Let's say n = 30. So it'll request 30 elements from fibs. Then, give us the last element of that 30 element list. i.e. the 30th element.

My biggest takeaway from this algorithm of fibonacci was that I need some time to get easy with infinite lists. I am used to approaching recursion from top-down. That means, start recursing and stop on some condition to yield result. That's how our naive approach works too.

This code does the opposite. It starts from 0 and never stops (theoretically). It will never reach a last element. The reason we're able to get away with writing this is that Haskell is lazy. It will only execute code if it really needs to. This is a huge departure from the strict evaluation that I'm used to.

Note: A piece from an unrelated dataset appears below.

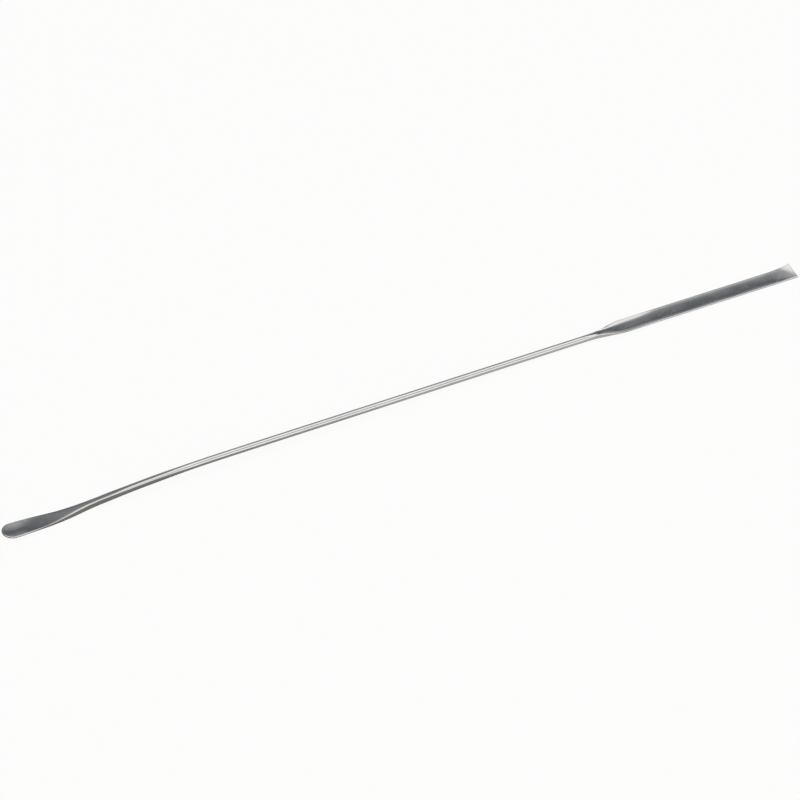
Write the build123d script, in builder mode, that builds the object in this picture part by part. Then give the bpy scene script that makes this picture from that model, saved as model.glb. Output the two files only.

So when we do a take 30 fibs, it'll start recursing. And since since we told it to actually give us 30 elements, it will start simplifying too. It allows us to extract elements from its front as it goes on building that list further and further. Once it has given us enough elements, it gives up calculating more. It simply isn't fussed about actually completing the list of all fibonacci numbers, in other words. Interesting, right?

While I know enough about recursion and Haskell library functions to try and explain how and why this code works, I imagine it'd take a bit of time for me to come up with such solutions myself. Hopefully sooner than later.

Let me know your thoughts over at reddit thread for this post.

Update 1: As /u/twistier pointed out over at reddit, a better definition of recursion would be a value, which may or may not be a function, being self referential.